Thanks for profiling this @luk-f-a, I think this makes sense, there’s some cost to getting a new Python process to a point where it can start doing the work requested, which means importing modules etc to get to that state.

Some specific details about Numba…

  1. The Numba runtime (NRT) would also be compiled at the point a Numba @njit decorated function is encountered, this has to be done before Numba can execute anything (it’s being delayed until JIT compilation is requested in Numba PR #8438, which should speed up pure import time, but the NRT compilation still has to occur before execution).
  2. To get Numba to a point where it can compile something, it has to import NumPy (and probably SciPy if it’s in the environment), which takes a while. Then it has to import llvmlite which triggers loading LLVM (which is large), and then it has to initialise LLVM before it compiles anything.

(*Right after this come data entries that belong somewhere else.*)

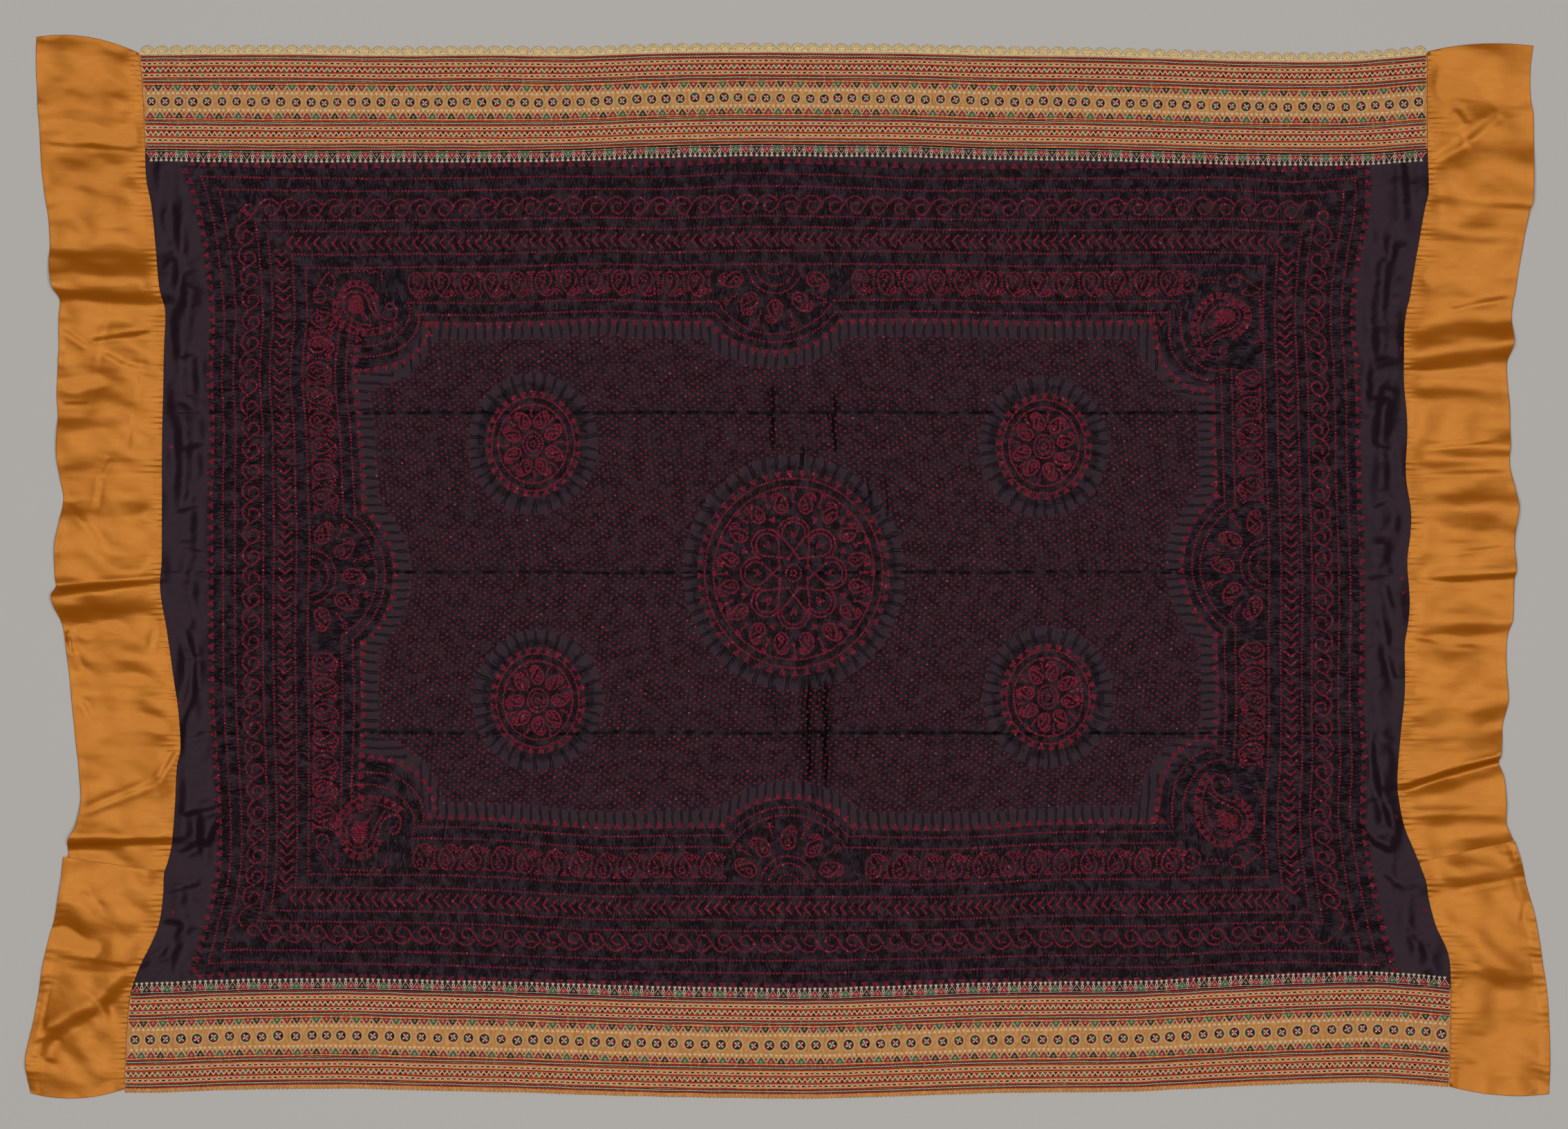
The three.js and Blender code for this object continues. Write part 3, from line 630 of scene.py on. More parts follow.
def layFrame():
    for share in lineShares:
        for side in sideNames:
            start, end = sideSpan(side, share)
            along = np.linspace(start, end, 240)
            dotLine("frame", onSide(side, along, share))
    for side in sideNames:
        sign = inwardSign[side]
        lengthwise = side in ("top", "bottom")
        start, end = sideSpan(side, 0.0)
        outer = onSide(side, np.linspace(start + 6, end - 6, 300), -0.012)
        trianglesAlong("frame", outer, 15.7, -sign if lengthwise else sign)
        # running scroll, dots along an S that hooks into itself
        start, end = sideSpan(side, vineShare)
        count = int((end - start - 26) / 30.8)
        pitch = (end - start - 26) / count
        for k in range(count):
            s = start + 8 + pitch * k
            unit = spaced(vineMotif, 3.6)
            addDots("frame", onSide(side, s + unit[:, 0] * pitch / 30.8, vineShare, unit[:, 1]))
        start, end = sideSpan(side, chevronShare)
        count = int((end - start - 16) / 13)
        turn = 1 if side in ("top", "bottom") else -1
        for k in range(count):
            s = start + 8 + (end - start - 16) * (k + 0.5) / count
            addDots("frame", onSide(side, s + turn * chevronMotif[:, 0], chevronShare,
                                    chevronMotif[:, 1]))


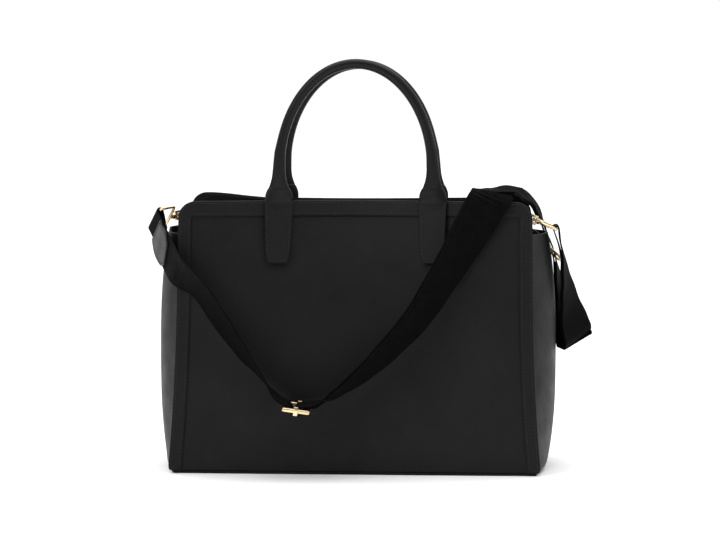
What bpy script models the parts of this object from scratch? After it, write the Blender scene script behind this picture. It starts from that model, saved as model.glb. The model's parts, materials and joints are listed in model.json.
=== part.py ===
"""Diaper bag: an open-topped leather tote with two rolled handles and a webbing shoulder strap.

Frame: +Z up, +X to the wearer's right along the wide side, +Y from the front panel to the rear
panel, origin at the centre of the base, on the surface that the bag stands on.
Every dimension below is in millimetres; mesh_object turns them into metres.
"""
import math

import bmesh
import bpy
from mathutils import Vector

MM = 0.001
GAP = 0.4                      # running gap between neighbouring pieces

# ---- bag body ------------------------------------------------------------------------------
RIM_Z = 279.5                  # top edge of the front and rear panels
BASE_HALF_WIDTH = 192.0        # panel half width at the base
TOP_HALF_WIDTH = 182.0         # panel half width near the rim
BASE_HALF_DEPTH = 75.5         # outer face of a panel at the base
RIM_CORNER_HALF_DEPTH = 54.0   # outer face of a panel at the ends of the rim
RIM_MIDDLE_HALF_DEPTH = 22.0   # outer face of a panel at the pinched middle of the rim
PANEL_LEAN = 1.7               # exponent of the lean from base to rim
PANEL_BELLY = 4.0              # soft outward belly of a panel at half height
SHOULDER_RADIUS = 17.0         # rounded upper corners of the panels
PANEL_THICKNESS = 3.0
PANEL_COLUMNS = 20
PANEL_LEVELS = (20.0, 45.0, 80.0, 120.0, 160.0, 200.0, 235.0)
SHOULDER_STEPS = 6

GUSSET_TOP_Z = 246.0
GUSSET_THICKNESS = 2.6
GUSSET_WIDEST = 208.0          # half width over the bulging gussets
GUSSET_TOP_PULL = 9.0          # how far the gusset draws in towards its top edge
GUSSET_BASE_PULL = 10.0        # how far it draws in towards the base
GUSSET_COLUMNS = 10
GUSSET_LEVELS = (25.0, 55.0, 90.0, 130.0, 165.0, 200.0, 225.0, GUSSET_TOP_Z)

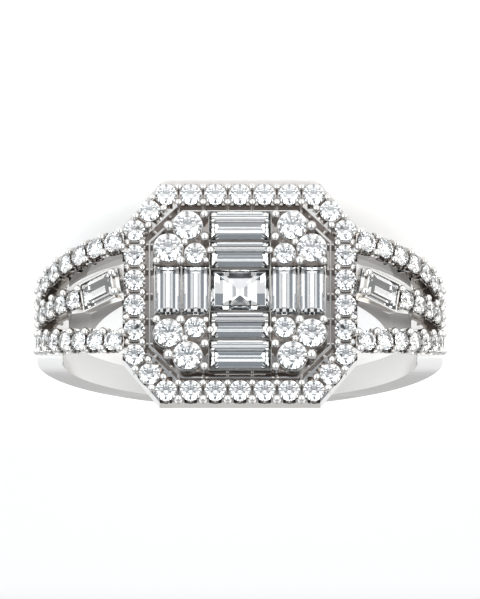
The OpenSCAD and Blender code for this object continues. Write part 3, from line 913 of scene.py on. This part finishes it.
def halo_band():
    """The halo's band, with a notch at each stone and a slot between each two; a quarter is mirrored."""
    past = 0.3
    notch_r, notch_half = 0.31, 0.70
    slot_half_l, slot_half_w, slot_depth = 0.62, 0.045, 0.30
    quarter = [(x, y) for x, y in octagon(HALO_CORNER) if x > 0 and y > 0]
    quarter += [(HALO_HALF_X, -past), (-past, -past), (-past, HALO_HALF_Y)]
    band = wall_between("halo_band", quarter, octagon(HALO_INNER_CORNER), HALO_BOTTOM, HALO_TOP)
    stones = in_quarter(halo_places())
    seats = [shift(x, y, HALO_TOP) for x, y, facing in stones]
    combine(band, cutters("seats", seats, SEAT_R, -2, 1), "DIFFERENCE")
    notches = [shift(x, y, HALO_TOP) @ turn(facing) @ turn(90, "Y") for x, y, facing in stones]
    combine(band, cutters("notches", notches, notch_r, -notch_half, notch_half), "DIFFERENCE")
    slots = [shift(x, y, HALO_TOP) @ turn(facing) for x, y, facing in in_quarter(halo_bead_places())]
    slot = slab("slot", oblong(slot_half_l, slot_half_w), -slot_depth, 0.50)
    combine(band, join("slots", copies_at(slot, slots)), "DIFFERENCE")
    mirrored(band, 0, 1)
    soften(band, 0.03)
    set_metal(band)


def groove_floor():
    """The floor between the halo and the cluster."""
    set_metal(wall_between("groove_floor", octagon(HALO_CORNER, (0.3, 0.3)),
                           octagon(GALLERY_CORNER, (0.2, 0.2)), HALO_BOTTOM, GROOVE_FLOOR))


def groove_rail():
    """A thin rail on that floor, with a small bar at each pair of the halo's beads."""
    outside, inside = (0.16, 0.16), (0.26, 0.26)
    foot, rail_top, bar_top = GROOVE_FLOOR - 0.1, HALO_TOP - 0.28, HALO_TOP - 0.30
    bar_half_l, bar_half_w, bar_inward = 0.22, 0.06, 0.68
    rail = wall_between("groove_rail", octagon(HALO_INNER_CORNER, outside),
                        octagon(HALO_INNER_CORNER, inside), foot, rail_top)
    soften(rail, 0.02)
    bar = slab("groove_bar", oblong(bar_half_l, bar_half_w), foot, bar_top)
    soften(bar, 0.02)
    bars = copies_at(bar, [shift(x, y) @ turn(facing) @ shift(-bar_inward, 0)
                           for x, y, facing in halo_bead_places()])
    set_metal(join("groove_rail", [rail] + bars))


def cluster_plate():
    """The low plate that the cluster's seats stand in, open under each stone."""
    inset, thickness, ledge, open_share = (0.10, 0.10), 0.25, 0.13, 0.6
    low, high = 9, 12
    plate = slab("cluster_seat", octagon(CLUSTER_CORNER, inset), CLUSTER_BOTTOM, CLUSTER_BOTTOM + thickness)
    pockets = [place(slab("pocket", oblong(w / 2 - ledge, h / 2 - ledge), low, high), shift(x, y))
               for node, (x, y), (w, h) in STEP_STONES]
    pockets += [place(rod(r * open_share, low, high, 24), there) for there, r in corner_rounds()]
    combine(plate, join("pockets", pockets), "DIFFERENCE")
    soften(plate, 0.03)
    set_metal(plate)


def stone_seats():
    """Thin upright walls round the cluster's stones, up to just below their girdles."""
    low, high = CLUSTER_BOTTOM + 0.1, CLUSTER_TOP + 0.02
    step_out, step_in, round_out, round_in = 0.035, 0.02, 0.05, 0.04
    walls = []
    for node, (x, y), (w, h) in STEP_STONES:
        outside = oblong(w / 2 + step_out, h / 2 + step_out)
        inside = oblong(w / 2 - step_in, h / 2 - step_in)
        walls.append(place(wall_between("step_seat", outside, inside, low, high), shift(x, y)))
    for there, r in corner_rounds():
        collet = rod(r + round_out, low, high)
        combine(collet, rod(r - round_in, low - 0.1, high + 1), "DIFFERENCE")
        walls.append(place(collet, there))
    for wall in walls:
        soften(wall, 0.015, 2)
    set_metal(join("stone_seats", walls), SEAT_GOLD)


def gallery():
    """The wall under the plate, which follows the finger."""
    wall = wall_between("gallery", octagon(GALLERY_CORNER), octagon(GALLERY_CORNER, GALLERY_WALL),
                        7, CLUSTER_BOTTOM + 0.1)
    combine(wall, rod_along_finger(BORE_R), "DIFFERENCE")
    soften(wall, 0.04)
    set_metal(wall)


def gallery_bridge():
    """The narrow arch between the gallery's side walls."""
    bridge = place(rod(BORE_R + BRIDGE_T, -BRIDGE_HALF_Y, BRIDGE_HALF_Y, FINE_SIDES), ALONG_FINGER)
    combine(bridge, rod_along_finger(BORE_R), "DIFFERENCE")
    combine(bridge, slab("span", oblong(GALLERY_CORNER[1][0], 2), 5, 12), "INTERSECT")
    soften(bridge, 0.04)
    bridge.name = "gallery_bridge"
    set_metal(bridge)


# Beads

def bead():
    """A bead prong of radius 1: a dome on its post."""
    neck_z, post_length = -0.45, 3.0
    bpy.ops.object.select_all(action="DESELECT")
    bpy.ops.mesh.primitive_uv_sphere_add(segments=14, ring_count=10, radius=1, location=(0, 0, 0))
    dome = named("bead")
    bpy.ops.object.mode_set(mode="EDIT")
    bpy.ops.mesh.select_all(action="SELECT")
    bpy.ops.mesh.bisect(plane_co=(0, 0, neck_z), plane_no=(0, 0, 1), use_fill=True, clear_inner=True)
    bpy.ops.mesh.extrude_region_move(TRANSFORM_OT_translate={"value": (0, 0, -post_length)})
    bpy.ops.object.mode_set(mode="OBJECT")
    bpy.ops.object.shade_smooth_by_angle(angle=math.radians(50))
    return dome


def head_beads():
    """Beads of the halo and of the cluster: place and radius."""
    halo = [(shift(x, y, HALO_Z + HEAD_BEAD_LIFT) @ turn(facing) @ shift(s * HALO_BEAD_ACROSS, 0),
             HALO_BEAD_R) for x, y, facing in halo_bead_places() for s in (-1, 1)]
    return halo + [(shift(sx * x, sy * y, CLUSTER_Z + HEAD_BEAD_LIFT), r)
                   for sx in (-1, 1) for sy in (-1, 1) for (x, y), r in CORNER_BEADS]


def shoulder_beads(side):
    """Beads of one shoulder's rows and the prongs of its baguette: place and radius."""
    head_end, tail_end = -0.45, MIDDLE_COUNT - 0.3
    prong_out, prong_in, prong_up = 0.22, 0.14, 0.08
    top = ARC_OUTER_R + ROW_LIFT + ROW_BEAD_LIFT
    between = [in_row(side, s, i, top) for s in (-1, 1)
               for i in [head_end] + [k + 0.5 for k in range(OUTER_COUNT)]]
    between += [on_shoulder(side, middle_angle(i - 0.5), 0, top) for i in range(MIDDLE_COUNT)]
    beads = [(there @ shift(0, t * ROW_BEAD_ACROSS), ROW_BEAD_R) for there in between for t in (-1, 1)]
    beads.append((on_shoulder(side, middle_angle(tail_end), 0, top), ROW_END_BEAD_R))
    length, width = SIDE_BAG_SIZE
    for t in (-1, 1):
        corner = shift(-length / 2 - prong_out, t * (width / 2 - prong_in), prong_up)
        beads.append((baguette_seat(side) @ corner, PRONG_R))
    return beads


def all_beads():
    """Every bead of the ring, copied from one."""
    places = head_beads() + shoulder_beads(-1) + shoulder_beads(1)
    set_metal(join("beads", copies_at(bead(), [there @ Matrix.Scale(r, 4) for there, r in places])))


make_stones()
shank()
middle_arms()
row_keels()
baguette_bezels()
claw_bases()
halo_band()
groove_floor()
groove_rail()
cluster_plate()
stone_seats()
gallery()
gallery_bridge()
all_beads()


# Floor, light and camera, in metres

def floor():
    """A pale floor with a faint glow of its own, dimmer under the ring and behind it, and grey far back."""
    under_ring, behind_ring, far_back = (0.006, 0.010), (0.010, 0.018), (0.0315, 0.042)
    under_glow, behind_glow = 0.65, 0.36
    pale, grey = (0.90, 0.90, 0.90, 1), (0.45, 0.45, 0.45, 1)
    bpy.ops.object.select_all(action="DESELECT")
    bpy.ops.mesh.primitive_plane_add(size=2.0, location=(0, 0, 0))
    ground = named("floor")
    material, shader, where = new_material("pale_floor")
    back = where.node("ShaderNodeSeparateXYZ", {0: where}, output=1)
    from_middle = where.node("ShaderNodeVectorMath", {0: where}, output=1, operation="LENGTH")
    behind = back.ramp(*behind_ring, "SMOOTHSTEP")
    far = back.ramp(*far_back, "SMOOTHSTEP")
    outside = from_middle.ramp(*under_ring)
    # Painted light: the floor glows, which washes out the ring's shadow in front of it. The glow is cut down
    # under the ring as painted shade, and cut down behind the ring so that the real shadows show there. The
    # shank's side faces reflect the grey far back.
    painted_glow = (1 - behind * (1 - behind_glow)) * (outside * (1 - under_glow) + under_glow)
    link(far.blend(pale, grey), shader, "Base Color")
    link(painted_glow, shader, "Emission Color")
    shader.inputs["Roughness"].default_value = 0.7
    shader.inputs["Specular IOR Level"].default_value = 0.1
    shader.inputs["Emission Strength"].default_value = 0.44
    ground.data.materials.append(material)


def softbox(name, azimuth, tint):
    """A panel light aimed at the ring's middle; azimuth 0 is in front, at -Y."""
    elevation, distance, middle = 30, 0.30, Vector((0, 0, 0.005))
    a, e = math.radians(azimuth), math.radians(elevation)
    away = Vector((math.sin(a) * math.cos(e), -math.cos(a) * math.cos(e), math.sin(e)))
    bpy.ops.object.light_add(type="AREA", location=away * distance + middle)
    lamp = bpy.context.object
    lamp.name = name
    lamp.data.shape = "RECTANGLE"
    lamp.data.size = 0.20
    lamp.data.size_y = 0.26
    lamp.data.energy = 0.38
    lamp.data.color = tint
    lamp.visible_camera = False
    lamp.rotation_euler = away.to_track_quat("Z", "Y").to_euler()


def surroundings():
    """A white studio, dimmer overhead and low behind, with a dark gap in front between the two panels."""
    white, overhead_dimming, behind_dimming, gap_dimming = 0.96, 0.40, 0.24, 0.62
    warm, cool, gap_tint = (1.0, 0.985, 0.96, 1), (0.93, 0.965, 1.0, 1), (0.84, 0.92, 1.0, 1)
    world = bpy.data.worlds.new("studio")
    bpy.context.scene.world = world
    world.use_nodes = True
    tree = world.node_tree
    where = Socket(tree, tree.nodes.new("ShaderNodeTexCoord").outputs["Generated"])
    x, y, z = (where.node("ShaderNodeSeparateXYZ", {0: where}, output=i) for i in range(3))
    beside = x.maths("ABSOLUTE", x).ramp(0.18, 0.32, "SMOOTHSTEP")
    in_front = y.ramp(-0.1, -0.4, "SMOOTHSTEP")
    behind = y.ramp(0.3, 0.9, "SMOOTHSTEP")
    above = z.ramp(0.1, 0.4, "SMOOTHSTEP")
    overhead = z.ramp(0.25, 0.95, "SMOOTHSTEP")
    gap = (1 - beside) * in_front
    grey = white - overhead * overhead_dimming - behind * (1 - above) * behind_dimming
    background = tree.nodes["Background"]
    link(gap.blend(overhead.blend(warm, cool), gap_tint), background, "Color")
    link(grey * (1 - gap * gap_dimming), background, "Strength")


def camera():
    """The photo looks a little off the head's own direction, and has the finger hole below the head."""
    off_head = math.radians(14.2)
    photo_height = 29.22 * METRES
    above_hole = 2.26 * METRES
    lens = 1200.0
    sensor = 36.0
    elevation = REST_TILT + off_head
    toward = Vector((0, -math.cos(elevation), math.sin(elevation)))
    up = Vector((0, -math.sin(elevation), -math.cos(elevation)))
    right = up.cross(toward)
    distance = photo_height * lens / sensor
    middle = Vector(FINGER_HOLE["pos_m"]) + up * above_hole
    view = Matrix((right, up, toward)).transposed().to_4x4()
    bpy.ops.object.camera_add()
    eye = bpy.context.object
    eye.name = "photo_camera"
    eye.matrix_world = Matrix.Translation(middle + toward * distance) @ view
    eye.data.lens = lens
    eye.data.sensor_width = sensor
    eye.data.clip_start = 0.01
    bpy.context.scene.camera = eye


floor()
surroundings()
softbox("left_panel", -42, (1.0, 0.975, 0.93))
softbox("right_panel", 42, (0.88, 0.95, 1.0))
camera()
bpy.context.scene.view_settings.view_transform = "Standard"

  3. Functions that are cached on disk still have a cost. First types have to be checked to work out the type signature the function is being called with. Then the data on disk has to be loaded and checked to see if there’s a suitable cached version (check if signature, CPU and some other things match) and then the binary data which is the compiled function has to be wired in so that it can be executed. Once this is done, subsequent executions with the same types (type signature) will be much quicker as they are mostly just some type checking and dictionary look ups to get to the point of running the compiled function.